→ **Collected data**:
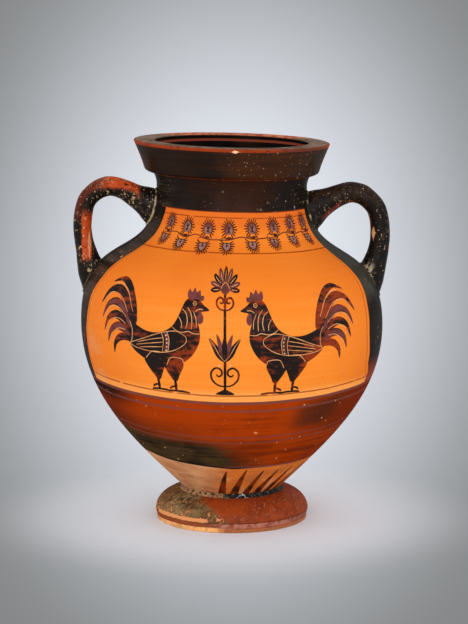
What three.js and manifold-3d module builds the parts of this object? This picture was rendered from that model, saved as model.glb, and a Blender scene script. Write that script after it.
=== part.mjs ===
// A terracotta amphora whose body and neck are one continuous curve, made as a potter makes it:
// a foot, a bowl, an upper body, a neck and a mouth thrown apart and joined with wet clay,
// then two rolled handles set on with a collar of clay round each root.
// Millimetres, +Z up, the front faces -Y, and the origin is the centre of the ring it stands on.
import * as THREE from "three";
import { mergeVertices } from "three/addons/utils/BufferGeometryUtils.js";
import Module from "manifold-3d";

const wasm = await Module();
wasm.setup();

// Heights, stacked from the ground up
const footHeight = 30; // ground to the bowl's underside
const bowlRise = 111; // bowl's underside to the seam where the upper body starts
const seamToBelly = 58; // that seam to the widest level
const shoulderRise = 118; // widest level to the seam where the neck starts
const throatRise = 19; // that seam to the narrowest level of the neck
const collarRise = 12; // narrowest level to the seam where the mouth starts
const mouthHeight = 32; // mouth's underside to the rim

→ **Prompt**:
Return exactly the opening lines of the listing above, ending with the line that has "wasm.setup();".

→ **Answer for the task**:
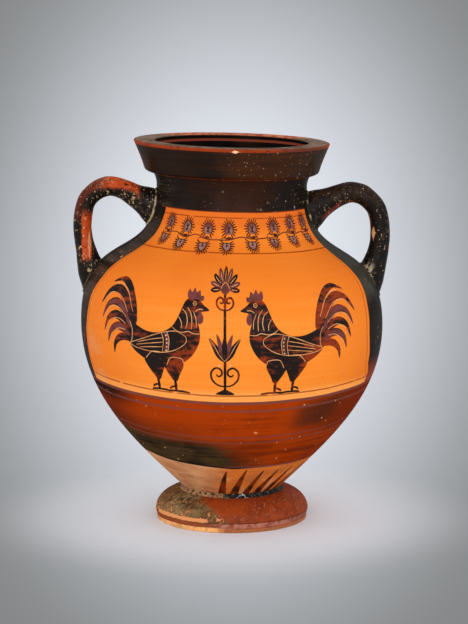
What three.js and manifold-3d module builds the parts of this object? This picture was rendered from that model, saved as model.glb, and a Blender scene script. Write that script after it.
=== part.mjs ===
// A terracotta amphora whose body and neck are one continuous curve, made as a potter makes it:
// a foot, a bowl, an upper body, a neck and a mouth thrown apart and joined with wet clay,
// then two rolled handles set on with a collar of clay round each root.
// Millimetres, +Z up, the front faces -Y, and the origin is the centre of the ring it stands on.
import * as THREE from "three";
import { mergeVertices } from "three/addons/utils/BufferGeometryUtils.js";
import Module from "manifold-3d";

const wasm = await Module();
wasm.setup();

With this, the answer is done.